# Fly fishing help for pensacola



## BGAT19 (May 14, 2015)

Hello all,
I am in pensacola for the summer for work and am determined to catch a good red on my fly rod. I am just getting into fly fishing and I am not very familiar with the best places to try to do this around here. Any tips or spots to try would help. Spots that I could wade or reach on my canoe would be ideal. Speckled trout are also a target. Any information that can be provided helps. Thanks and tight lines.


----------



## CurDog (Nov 14, 2010)

Send me a PM, and I'll pass along a Honey Hole with 15-25 lb. Reds. Hope you got enough line. Too big to keep, but should be excellent fun on a fly-rod.


----------



## BGAT19 (May 14, 2015)

I just joined this site and can't figure out why it won't let me PM. If you could email me at [email protected] that would be great!

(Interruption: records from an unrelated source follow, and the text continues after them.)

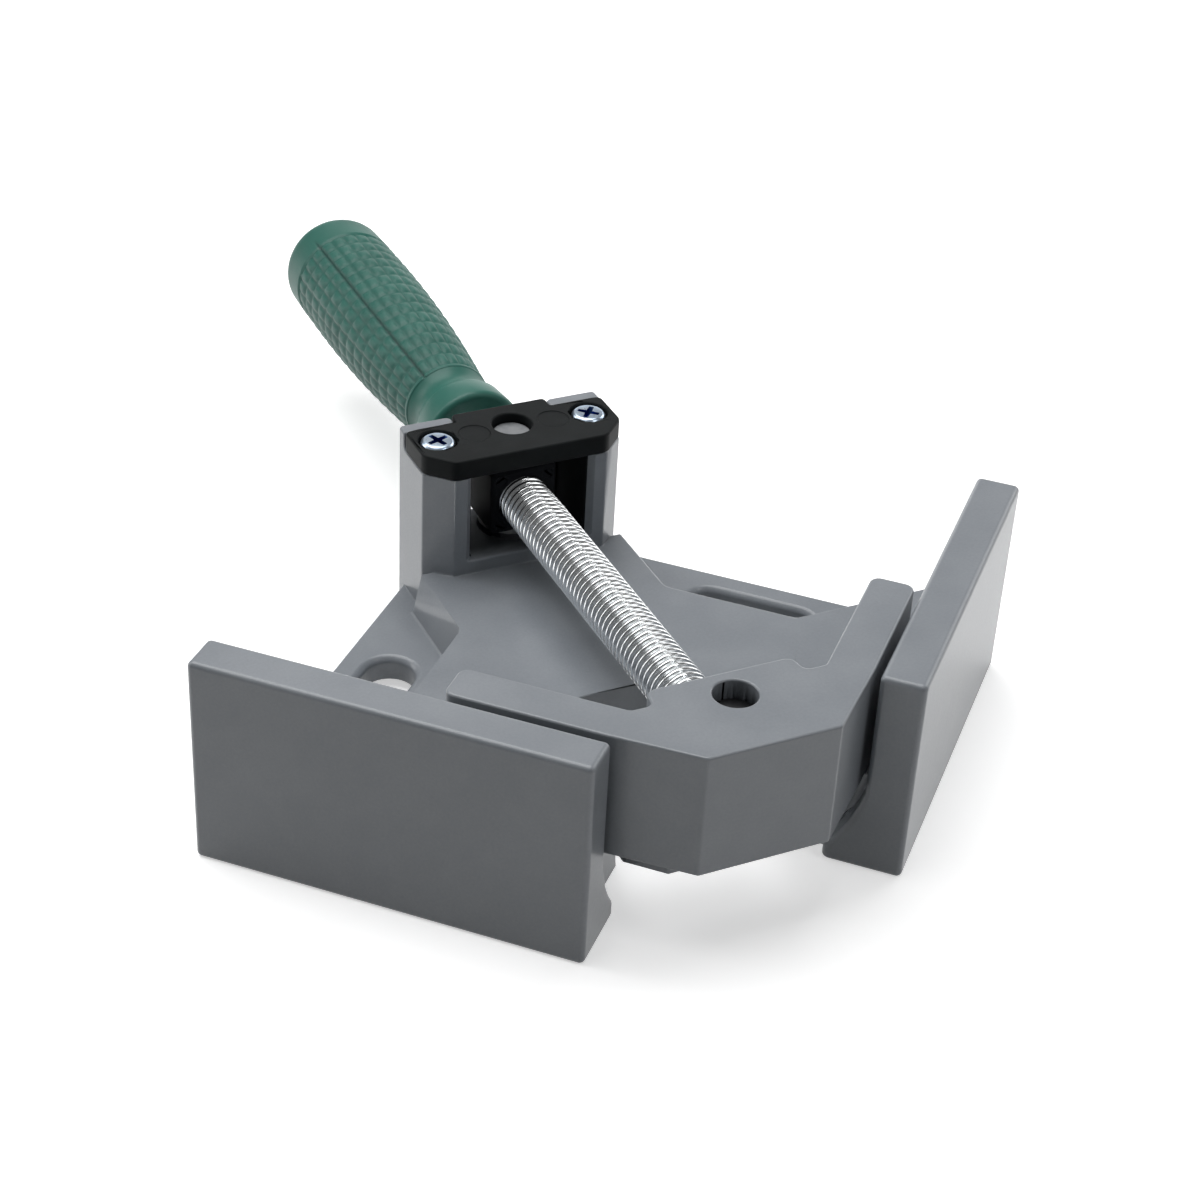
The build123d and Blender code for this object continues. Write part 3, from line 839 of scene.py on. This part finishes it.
class CLAMP_OT_cap(bpy.types.Operator):
    """Finish the dark plate on the tower"""

    bl_idname = "clamp.cap"
    bl_label = "Tower cap"

    # The plan covers the whole tower in front of the casting's two strips
    half = ((9.6, 7, 1.0), (9.6, 4, 0.5), (20, 4, 1.2), (20, -5.3, 2.5), (15.3, -10, 2.5))
    edge = 0.4 * MM
    screw_x = 15.3 * MM
    screw_y = -1 * MM
    screw_seat = 1.6 * MM            # below the cap's top
    bore_radius = 3.7 * MM
    shank_radius = 2.05 * MM
    trunnion_radius = 3.8 * MM
    mark_x = 8 * MM
    mark_radius = 3 * MM
    mark_depth = 0.12 * MM

    def holes(self, top):
        """The cutters for the trunnion's hole, the screws' counterbores and the two round marks."""
        above, below = top + 1 * MM, top - 6 * MM
        seat = top - self.screw_seat
        through = [(below, 0), (below, self.trunnion_radius), (above, self.trunnion_radius), (above, 0)]
        bore = [
            (below, 0), (below, self.shank_radius), (seat, self.shank_radius), (seat, self.bore_radius),
            (above, self.bore_radius), (above, 0),
        ]
        mark = [(top - self.mark_depth, 0), (top - self.mark_depth, self.mark_radius)]
        mark += [(above, self.mark_radius), (above, 0)]
        cutters = [lathe("hole", through, BORE_STEPS, Matrix.Identity(4))]
        for side in (1, -1):
            at = Matrix.Translation((side * self.screw_x, self.screw_y, 0))
            cutters.append(lathe("bore", bore, BORE_STEPS, at))
            at = Matrix.Translation((side * self.mark_x, self.screw_y, 0))
            cutters.append(lathe("mark", mark, BORE_STEPS, at))
        return join_meshes("holes", cutters)

    def execute(self, context):
        edges = context.scene.clamp_edges
        low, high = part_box("tower_cap")
        piece = prism("dressed_tower_cap", outline(*mirrored(self.half)), low.z, high.z)
        cut(piece, self.holes(high.z))
        join_facets(piece)
        soften(piece, edges, self.edge)
        black = black_coating("cap_black", (0.008, 0.0095, 0.01), 0.42, 0.11)
        dress(piece, black, "frame", "cap_black", "tower_cap")
        return {"FINISHED"}


class CLAMP_OT_nut(bpy.types.Operator):
    """Finish the swivelling nut, with a bare top trunnion, and its washer"""

    bl_idname = "clamp.nut"
    bl_label = "Swivel nut"

    trunnion_edge = 0.6 * MM         # how far below the top its own corners lie
    trunnion_drop = 0.8 * MM         # below the CAD's trunnion, as in the photo
    trunnion_taper = 0.94

    def execute(self, context):
        edges = context.scene.clamp_edges
        piece = cad_copy("swivel_nut", "dressed_swivel_nut")
        black = black_coating("nut_black", (0.01, 0.011, 0.013), 0.5, 0.07)
        bare = plated_steel("bare_steel", (0.32, 0.33, 0.34), 0.5, (0.2, 0.21, 0.22), streak=0.8)
        piece.data.materials.append(black)
        piece.data.materials.append(bare)
        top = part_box("swivel_nut")[1].z
        for face in piece.data.polygons:
            if face.center.z > top - MERGE_DISTANCE:
                face.material_index = 1
        for vert in piece.data.vertices:
            if vert.co.z > top - self.trunnion_edge:
                vert.co.x *= self.trunnion_taper
                vert.co.y *= self.trunnion_taper
                vert.co.z -= self.trunnion_drop
        soften(piece, edges, edges.machined)
        dress(piece, black, "nut", "nut_black", "swivel_nut")
        repaint("nut_washer", plated_steel("washer_steel", (0.45, 0.45, 0.44), 0.32, (0.34, 0.34, 0.33)))
        return {"FINISHED"}


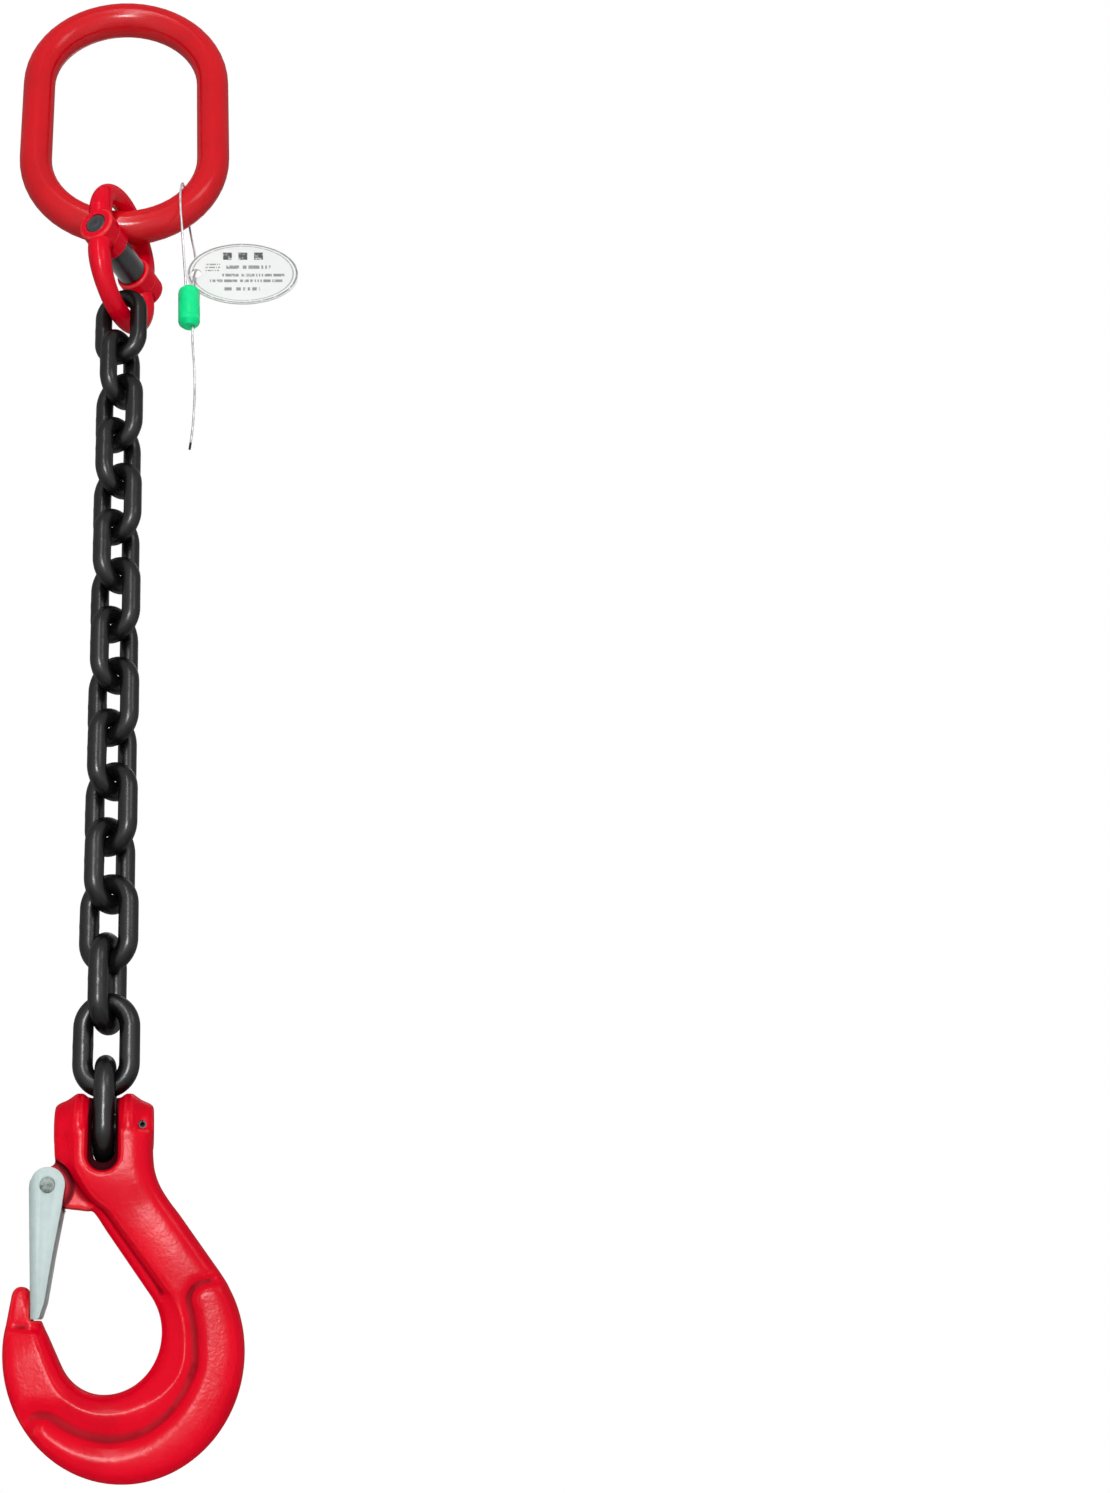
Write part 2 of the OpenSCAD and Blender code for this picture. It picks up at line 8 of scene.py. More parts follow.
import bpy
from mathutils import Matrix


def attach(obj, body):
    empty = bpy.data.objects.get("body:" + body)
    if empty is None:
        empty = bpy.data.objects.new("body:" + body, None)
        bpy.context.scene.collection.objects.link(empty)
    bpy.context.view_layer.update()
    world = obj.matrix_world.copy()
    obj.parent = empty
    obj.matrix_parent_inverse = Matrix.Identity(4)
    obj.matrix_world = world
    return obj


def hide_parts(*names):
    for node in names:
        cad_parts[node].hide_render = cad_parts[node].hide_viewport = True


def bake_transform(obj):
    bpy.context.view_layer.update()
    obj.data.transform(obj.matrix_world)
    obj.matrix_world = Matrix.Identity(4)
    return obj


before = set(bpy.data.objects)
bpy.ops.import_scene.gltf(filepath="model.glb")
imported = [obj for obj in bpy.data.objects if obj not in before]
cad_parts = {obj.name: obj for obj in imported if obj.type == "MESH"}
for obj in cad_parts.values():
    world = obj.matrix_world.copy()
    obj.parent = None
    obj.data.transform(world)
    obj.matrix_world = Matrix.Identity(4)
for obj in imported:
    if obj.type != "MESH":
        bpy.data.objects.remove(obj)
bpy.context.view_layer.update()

I am not interested in catching keepers at the moment, simply trying to accomplish the goal I set for myself. I have a solid 9 wt with around 350 yards on it so I should be able to tangle with the big boys. I appreciate your help CurDog and look forward to getting out there.


----------



## CurDog (Nov 14, 2010)

np, I'll drop you a line.... reason is you need 30 days on site and/or 30 meaningful posts..


----------